Do Financial Incentives to “Redistribute” Teachers Work?

By Jane Coggshall Jun 13, 2013

One way to get high-performing teachers to work in hard-to-staff schools, many believe and some are doing, is to offer them recruitment and retention incentives. But is this approach affordable? And what happens to the students in the schools that the most effective teachers leave? And are teachers really interchangeable?  

First, consider the cost. Teachers in the main don’t like to change schools, for all kinds of reasons. They may have invested in a school community and feel a strong sense of loyalty. Their commute may be a cakewalk. They might prefer to deal with the devil they know.

In fact, researchers from Mathematica Policy Research who tried to pay high valued-added teachers $20,000 extra to move to an underperforming school in the same district and stay there for two years found it tough sledding. They had to approach 22 eligible and initially interested teachers (through information sessions and follow-up emails, phone calls, and letters) for every vacancy ultimately filled. In the study’s first two years, 10 percent of the open positions went begging.

The study’s final report will reveal whether those highly effective teachers stayed as effective in their new, more challenging schools. While awaiting those findings—due before October—why not ask whether simply moving individual teachers around is the best policy response to inequitable distribution, given the high cost of recruitment?

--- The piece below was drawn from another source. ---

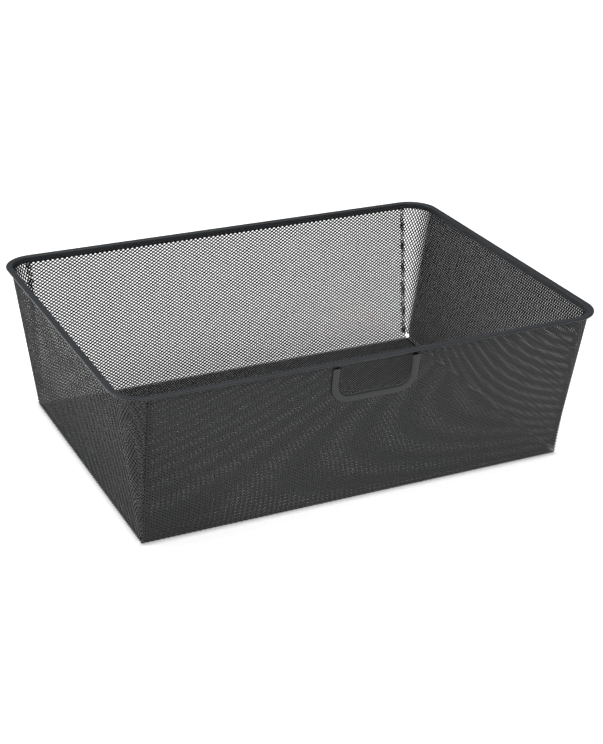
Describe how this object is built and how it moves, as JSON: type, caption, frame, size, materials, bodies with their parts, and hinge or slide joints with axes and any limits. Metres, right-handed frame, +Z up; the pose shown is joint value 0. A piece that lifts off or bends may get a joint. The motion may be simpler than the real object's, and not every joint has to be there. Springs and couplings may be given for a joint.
{
  "type": "wire locker basket",
  "caption": "Open-top rectangular basket of dark expanded metal with a flat overhanging rim, tapered walls and a trimmed hand opening in the front.",
  "frame": {"origin": "centre of the underside of the floor", "axes": "+X along the front to the right, +Y from the front with the hand opening to the back, +Z up"},
  "size_m": [0.58, 0.42, 0.185],
  "materials": {
    "rim_coat": "powder coated, satin charcoal",
    "trim_coat": "powder coated, dark grey",
    "mesh_coat": "powder coated, satin charcoal"
  },
  "bodies": {
    "root": {"rim": "rim_coat", "handle_trim": "trim_coat", "front_panel": "mesh_coat", "floor_panel": "mesh_coat", "back_panel": "mesh_coat", "left_panel": "mesh_coat", "right_panel": "mesh_coat"}
  },
  "joints": []
}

It’s also worth considering whether “distribution” is really the right nit to pick. Does this term encourage policymakers to think about the lack of access to high-quality instruction among low-income students, students of color, rural students, students with disabilities, and English language learners as a problem of rearranging the widgets? Or is it alternatively a failure of the system to produce enough great teachers to go around, and therefore we need to fix the system using something more comprehensive than financial incentive band-aids?

We at the Center on Great Teachers and Leaders (GTL Center), continuing the work of the former National Comprehensive Center for Teacher Quality, contend that inequitable access requires a systemic response. As you’ve heard from us before and will hear from us again, we need to grow more great teachers in and for the schools and districts that need them the most AND we need to innovate to extend the reach of high performing teachers to disadvantaged students using teams, differentiated staffing approaches, teacher leadership, and technology.

We’ll explore these approaches in future posts, but where do you think states should start?

If financial incentives are part of the answer, how best should they be used to support equitable access? And how do you build a comprehensive system of support while avoiding the siren call of a laundry list of tactics?